Lewis, the outspoken, hilariously profane, and wildly entertaining actress and activist, follows up her no-holds-barred memoir
Mother of Black Hollywood with a new and equally entertaining collection of autobiographical essays. One chapter movingly pays tribute to growing up with her favorite cousin Ronnie (“part cousin, part sibling, part soulmate,” she clarifies). “Ronnie [who was gay] was the beginning, and since then it has been me and a hundred million gay boys running around any town I set foot in,” she writes. After Ronnie’s death in the 1990s, Lewis’s grief almost swallowed her, she writes, until she came to realize that “my pain was merely the receipt, the proof that I had loved.” A decade later, Lewis met a young, eager fan named DJ, to whom she felt an instant connection. (“He had been sent to me.
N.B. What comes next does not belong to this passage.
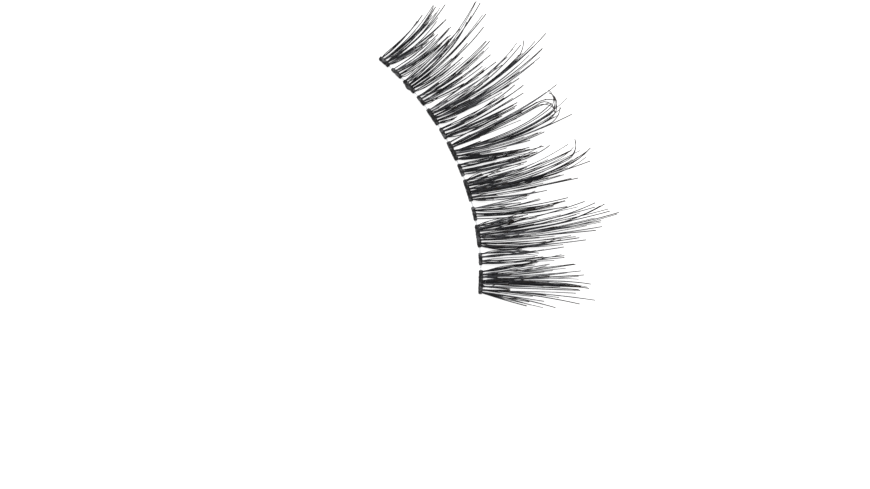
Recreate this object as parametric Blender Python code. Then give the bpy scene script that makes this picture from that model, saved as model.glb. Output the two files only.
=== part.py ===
"""A false eyelash strip, lying on its band with the lashes curling up.

A clear thread runs through thirteen wound knots, and a fan of lashes grows out of each knot.
The origin is under the middle knot, +X runs along the band there, and the lashes point to +Y.
"""

import math
from collections import namedtuple

import bmesh
import bpy

# Driving sizes, in metres

# Band: the curve of the eyelid, followed along the thread
BAND_LENGTH = 0.033
LID_RADIUS = 0.0348
THREAD_DIAMETER = 0.00016

# Knots: hair wound round the thread, a thick winding on the long knots and a thin one on the short
THICK_WINDING = 0.00022
THIN_WINDING = 0.00017

# Clearance between pieces that touch on the real strip
FIT_GAP = 0.00003

# Root rail: the gathered roots of one tuft, against the outer side of its knot
RAIL_WIDTH = 0.00012
RAIL_HEIGHT = 0.0002

# Lashes: the length of the longest one as seen from above, and a lock's section at its widest
LONGEST_LASH = 0.0174
LOCK_WIDTH = 0.00038
LOCK_THICKNESS = 0.00018

# Curl: the lashes lie on the surface at first, then rise in a curve
LYING_LENGTH = 0.0052
CURL_HEIGHT = 0.005
CURL_POWER = 2.2
SETTLE_LENGTH = 0.0013

# Shares that set how the sizes above are used

# Height of the thread over the surface, as a share of a short knot's radius: it flattens the knots
THREAD_HEIGHT_SHARE = 0.9
# Swell of a knot: places along it, and its radius there as a share of the full radius
KNOT_SWELL = ((0.0, 0.78), (0.07, 0.94), (0.2, 1.0), (0.8, 1.0), (0.93, 0.94), (1.0, 0.78))
# Part of its knot that a root rail covers, and part that the lock roots spread over
RAIL_SHARE = 0.94
ROOT_SPREAD = 0.86
# A lock's width at its root and tip, and the place where it is widest
ROOT_WIDTH_SHARE = 0.62
TIP_WIDTH_SHARE = 0.14
WIDEST_AT = 0.3
# The bend of a lock gathers towards its tip, and is smallest at a fan's two sides
BEND_POWER = 1.5
SIDE_BEND_SHARE = 0.35
# Neighbouring fans lie in turn on three levels, so that they can cross
LEVELS = 3

# Meshing: the distance at which the caps of a swept shape are welded on, and numbers of faces
WELD_DISTANCE = 0.0000002
THREAD_STEPS = 44
RAIL_STEPS = 3
LOCK_STEPS = 7
KNOT_SIDES = 9
LOCK_SECTION = ((-0.5, 0.0), (-0.26, 0.5), (0.26, 0.5), (0.5, 0.0), (0.26, -0.5), (-0.26, -0.5))

# One row for each knot and its tuft, from the end with the short lashes.
# start, length: the knot's place along the band, as shares of BAND_LENGTH.
# thick: a thick or a thin winding.
# locks: how many locks the fan has.
# first, peak, last: reach of the fan's first, longest and last lock, as shares of LONGEST_LASH.
# peak_at: where in the fan the longest lock stands.
# lean_first, lean_last: degrees from straight out of the band, towards the first knot.
# bend: degrees that the longest lock turns on its way out, towards the first knot.
Tuft = namedtuple(
    "Tuft", "start length thick locks first peak last peak_at lean_first lean_last bend"
)
TUFTS = (
    Tuft(0.000, 0.049, True, 6, 0.40, 0.57, 0.34, 0.60, -9, -20, 20),
    Tuft(0.062, 0.051, False, 4, 0.30, 0.47, 0.24, 0.65, -13, -15, 18),
    Tuft(0.125, 0.062, True, 6, 0.50, 0.78, 0.38, 0.55, 2, -10, 24),
    Tuft(0.203, 0.044, False, 4, 0.62, 0.64, 0.30, 0.20, -7, -16, 16),
    Tuft(0.264, 0.072, True, 7, 0.60, 0.98, 0.55, 0.55, -4, -12, 25),
    Tuft(0.350, 0.047, False, 4, 0.60, 0.66, 0.54, 0.40, -4, -13, 14),
    Tuft(0.409, 0.078, True, 8, 0.42, 0.86, 0.42, 0.50, 2, -18, 24),
    Tuft(0.501, 0.050, False, 4, 0.45, 0.62, 0.40, 0.40, -8, -12, 8),
    Tuft(0.564, 0.086, True, 8, 0.46, 0.90, 0.52, 0.50, 2, -14, 20),
    Tuft(0.670, 0.054, False, 4, 0.42, 0.67, 0.28, 0.60, -2, -10, 14),
    Tuft(0.739, 0.086, True, 9, 0.34, 1.00, 0.58, 0.60, 6, -13, 18),
    Tuft(0.845, 0.047, False, 4, 0.42, 0.60, 0.58, 0.60, 2, -3, 8),
    Tuft(0.910, 0.090, True, 9, 0.42, 0.78, 0.34, 0.60, 9, -14, 4),
)
MIDDLE = TUFTS[len(TUFTS) // 2]

# Worked out from the sizes
SHORT_KNOT_RADIUS = THREAD_DIAMETER / 2 + FIT_GAP + THIN_WINDING
THREAD_HEIGHT = THREAD_HEIGHT_SHARE * SHORT_KNOT_RADIUS
LEVEL_STEP = LOCK_THICKNESS + FIT_GAP


# The band's curve

def lid_angle(share):
    """Angle round the lid's curve of a place along the band, zero at the middle knot."""
    middle = MIDDLE.start + MIDDLE.length / 2
    return (share - middle) * BAND_LENGTH / LID_RADIUS


def beside_band(share, outwards):
    """Point level with the thread, this far out from it towards the lashes."""
    angle = lid_angle(share)
    radius = LID_RADIUS + outwards
    return (radius * math.sin(angle), radius * math.cos(angle) - LID_RADIUS, THREAD_HEIGHT)


def mixed(a, b, share):
    return a + (b - a) * share


def knot_radius(row):
    winding = THICK_WINDING if row.thick else THIN_WINDING
    return THREAD_DIAMETER / 2 + FIT_GAP + winding


# Collections, materials and meshes

def clear_scene():
    for item in list(bpy.data.objects):
        bpy.data.objects.remove(item, do_unlink=True)


def new_collection(name):
    group = bpy.data.collections.new(name)
    bpy.context.scene.collection.children.link(group)
    return group


def plain_material(name, colour, roughness, alpha=1.0):
    material = bpy.data.materials.new(name)
    material.use_nodes = True
    shader = material.node_tree.nodes["Principled BSDF"]
    shader.inputs["Base Color"].default_value = (*colour, 1.0)
    shader.inputs["Roughness"].default_value = roughness
    shader.inputs["Metallic"].default_value = 0.0
    shader.inputs["Alpha"].default_value = alpha
    return material


def section_curve(name, corners):
    """A closed flat outline, which is swept along a path."""
    curve = bpy.data.curves.new(name, "CURVE")
    curve.dimensions = "2D"
    spline = curve.splines.new("POLY")
    spline.points.add(len(corners) - 1)
    for point, (x, y) in zip(spline.points, corners):
        point.co = (x, y, 0.0, 1.0)
    spline.use_cyclic_u = True
    return bpy.data.objects.new(name, curve)


def swept_mesh(name, places, swells=None, section=None, depth=0.0):
    """Closed mesh of a section, or of a round wire, swept along the places."""
    curve = bpy.data.curves.new(name + "_path", "CURVE")
    curve.dimensions = "3D"
    curve.twist_mode = "Z_UP"
    curve.use_fill_caps = True
    spline = curve.splines.new("POLY")
    spline.points.add(len(places) - 1)
    for number, point in enumerate(spline.points):
        point.co = (*places[number], 1.0)
        point.radius = swells[number] if swells else 1.0
    if section:
        curve.bevel_mode = "OBJECT"
        curve.bevel_object = section
    else:
        curve.bevel_depth = depth
        curve.bevel_resolution = 2
    path = bpy.data.objects.new(name + "_path", curve)
    bpy.context.scene.collection.objects.link(path)
    if section:
        bpy.context.scene.collection.objects.link(section)
    bpy.context.view_layer.update()
    graph = bpy.context.evaluated_depsgraph_get()
    mesh = bpy.data.meshes.new_from_object(path.evaluated_get(graph))
    mesh.transform(path.matrix_world)
    bpy.data.objects.remove(path, do_unlink=True)
    if section:
        bpy.data.objects.remove(section, do_unlink=True)
    shape = bmesh.new()
    shape.from_mesh(mesh)
    bmesh.ops.remove_doubles(shape, verts=shape.verts, dist=WELD_DISTANCE)
    bmesh.ops.recalc_face_normals(shape, faces=shape.faces)
    shape.to_mesh(mesh)
    shape.free()
    mesh.name = name
    return mesh


def add_object(name, mesh, group, material=None):
    item = bpy.data.objects.new(name, mesh)
    group.objects.link(item)
    if material:
        mesh.materials.clear()
        mesh.materials.append(material)
    return item


def add_helper(name, mesh, helpers):
    item = add_object(name, mesh, helpers)
    item.hide_render = True
    item.display_type = "WIRE"
    return item


def add_boolean(item, operation, other):
    modifier = item.modifiers.new(operation.lower() + "_" + other.name, "BOOLEAN")
    modifier.operation = operation
    modifier.solver = "EXACT"
    modifier.object = other


# Thread

def thread_places():
    shares = [step / THREAD_STEPS for step in range(THREAD_STEPS + 1)]
    return [beside_band(share, 0.0) for share in shares]


def band_thread(group, material):
    """The clear thread, from the outer end of the first knot to that of the last."""
    mesh = swept_mesh("band_thread", thread_places(), depth=THREAD_DIAMETER / 2)
    return add_object("band_thread", mesh, group, material)


# Knots

def knot_section(row):
    """A round section with the flat underside that rests on the surface."""
    radius = knot_radius(row)
    flat = math.asin(min(1.0, THREAD_HEIGHT / radius))
    turn = (math.pi + 2 * flat) / KNOT_SIDES
    angles = [-flat + turn * side for side in range(KNOT_SIDES + 1)]
    corners = [(radius * math.cos(angle), radius * math.sin(angle)) for angle in angles]
    return section_curve("knot_section", corners)


def root_knot(number, row, group, helpers, material):
    """One wound knot, bored for the thread."""
    name = "root_knot_%02d" % number
    places = [beside_band(row.start + row.length * share, 0.0) for share, _ in KNOT_SWELL]
    swells = [swell for _, swell in KNOT_SWELL]
    mesh = swept_mesh(name, places, swells, section=knot_section(row))
    knot = add_object(name, mesh, group, material)
    past = FIT_GAP / BAND_LENGTH
    ends = (row.start - past, row.start + row.length / 2, row.start + row.length + past)
    bore = swept_mesh(
        "bore_%02d" % number,
        [beside_band(share, 0.0) for share in ends],
        depth=THREAD_DIAMETER / 2 + FIT_GAP,
    )
    add_boolean(knot, "DIFFERENCE", add_helper("bore_%02d" % number, bore, helpers))
    return knot


# Tufts

def rail_offset(row):
    return knot_radius(row) + FIT_GAP + RAIL_WIDTH / 2


def root_rail_mesh(name, row):
    inset = row.length * (1 - RAIL_SHARE) / 2
    first = row.start + inset
    last = row.start + row.length - inset
    shares = [mixed(first, last, step / RAIL_STEPS) for step in range(RAIL_STEPS + 1)]
    places = [beside_band(share, rail_offset(row)) for share in shares]
    corners = [(x * RAIL_WIDTH, y * RAIL_HEIGHT) for x, y in LOCK_SECTION]
    return swept_mesh(name, places, section=section_curve("rail_section", corners))


def peak_share(row, place):
    """How near a place in the fan is to its longest lock, from 0 at a side to 1 there."""
    if place < row.peak_at:
        return place / row.peak_at
    return (1 - place) / (1 - row.peak_at)


def lock_reach(row, place):
    side = row.first if place < row.peak_at else row.last
    return LONGEST_LASH * mixed(side, row.peak, peak_share(row, place))


def lock_swell(way):
    """Width of a lock at a share of its way out, as a share of LOCK_WIDTH."""
    if way < WIDEST_AT:
        return mixed(ROOT_WIDTH_SHARE, 1.0, way / WIDEST_AT)
    return mixed(1.0, TIP_WIDTH_SHARE, (way - WIDEST_AT) / (1 - WIDEST_AT))


def lock_height(travelled, swell, level):
    """Height of a lock's middle: it settles from the rail to its level, lies, then curls up."""
    lying = level * LEVEL_STEP + swell * LOCK_THICKNESS / 2
    settling = max(0.0, 1 - travelled / SETTLE_LENGTH) ** 2
    rising = max(0.0, travelled - LYING_LENGTH) / (LONGEST_LASH - LYING_LENGTH)
    return mixed(lying, THREAD_HEIGHT, settling) + CURL_HEIGHT * rising ** CURL_POWER


def lock_places(row, place, level):
    """Points along one lock, and its swell at each."""
    spread = row.length * ROOT_SPREAD
    share = row.start + (row.length - spread) / 2 + spread * place
    x, y, _ = beside_band(share, rail_offset(row))
    heading = math.radians(mixed(row.lean_first, row.lean_last, place)) - lid_angle(share)
    bend = math.radians(row.bend) * mixed(SIDE_BEND_SHARE, 1.0, peak_share(row, place))
    stride = lock_reach(row, place) / LOCK_STEPS
    places = []
    swells = []
    for step in range(LOCK_STEPS + 1):
        swell = lock_swell(step / LOCK_STEPS)
        places.append((x, y, lock_height(stride * step, swell, level)))
        swells.append(swell)
        bearing = heading + bend * ((step + 0.5) / LOCK_STEPS) ** BEND_POWER
        x -= stride * math.sin(bearing)
        y += stride * math.cos(bearing)
    return places, swells


def lash_tuft(number, row, group, helpers, material):
    """The fan of locks of one knot, fused to its root rail."""
    name = "lash_tuft_%02d" % number
    tuft = add_object(name, root_rail_mesh(name, row), group, material)
    level = (number - 1) % LEVELS
    for lock in range(row.locks):
        places, swells = lock_places(row, lock / (row.locks - 1), level)
        corners = [(x * LOCK_WIDTH, y * LOCK_THICKNESS) for x, y in LOCK_SECTION]
        section = section_curve("lock_section", corners)
        lock_name = "lock_%02d_%d" % (number, lock + 1)
        mesh = swept_mesh(lock_name, places, swells, section=section)
        add_boolean(tuft, "UNION", add_helper(lock_name, mesh, helpers))
    return tuft


def main():
    clear_scene()
    strip = new_collection("eyelash_strip")
    helpers = new_collection("cutters")
    clear_thread = plain_material("clear_thread", (0.86, 0.87, 0.88), 0.2, alpha=0.55)
    wound_hair = plain_material("wound_hair", (0.02, 0.02, 0.022), 0.42)
    lash_hair = plain_material("lash_hair", (0.014, 0.013, 0.014), 0.36)
    band_thread(strip, clear_thread)
    for number, row in enumerate(TUFTS, 1):
        root_knot(number, row, strip, helpers, wound_hair)
        lash_tuft(number, row, strip, helpers, lash_hair)


main()
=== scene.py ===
# %% [markdown]
# # A false eyelash strip
#
# A strip of false lashes is a clear thread with small bundles of black synthetic hair wound
# onto it. Each bundle makes a dark knot on the thread and a fan of tapered lashes beside it.
# The part was modelled first as plain solids. This lesson dresses those solids with single
# hairs, windings and a clear thread, and follows their places and sizes closely.

# %% Load the frame
import math
import random
from collections import namedtuple

import bpy
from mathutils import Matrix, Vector


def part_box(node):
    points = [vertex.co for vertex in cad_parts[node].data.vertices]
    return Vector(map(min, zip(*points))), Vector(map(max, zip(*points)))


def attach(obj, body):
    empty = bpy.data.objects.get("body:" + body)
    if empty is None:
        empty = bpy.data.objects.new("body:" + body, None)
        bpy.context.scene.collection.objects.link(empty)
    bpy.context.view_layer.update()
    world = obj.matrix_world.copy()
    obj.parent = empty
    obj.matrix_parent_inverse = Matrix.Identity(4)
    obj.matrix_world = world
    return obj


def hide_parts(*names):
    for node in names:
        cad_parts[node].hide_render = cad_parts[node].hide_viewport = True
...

Maybe by Ronnie,” she writes.”) DJ would fast become Lewis’s assistant and move into her basement (and, soon after, win a spot on
RuPaul’s Drag Race, competing as his drag persona, Shangela). Lewis’s book is also forthright about her activism (climate change, pro-LGBTQ+ and Black Lives Matter, anti-Trump), written with conviction and power. Lewis’s tales are heartfelt, impassioned, and uplifting, but with a pleasing undercurrent of irreverence.
VERDICT The latest memoir by fierce and fabulous Lewis easily switches between moving confessionals and fiery calls to eradicate oppression.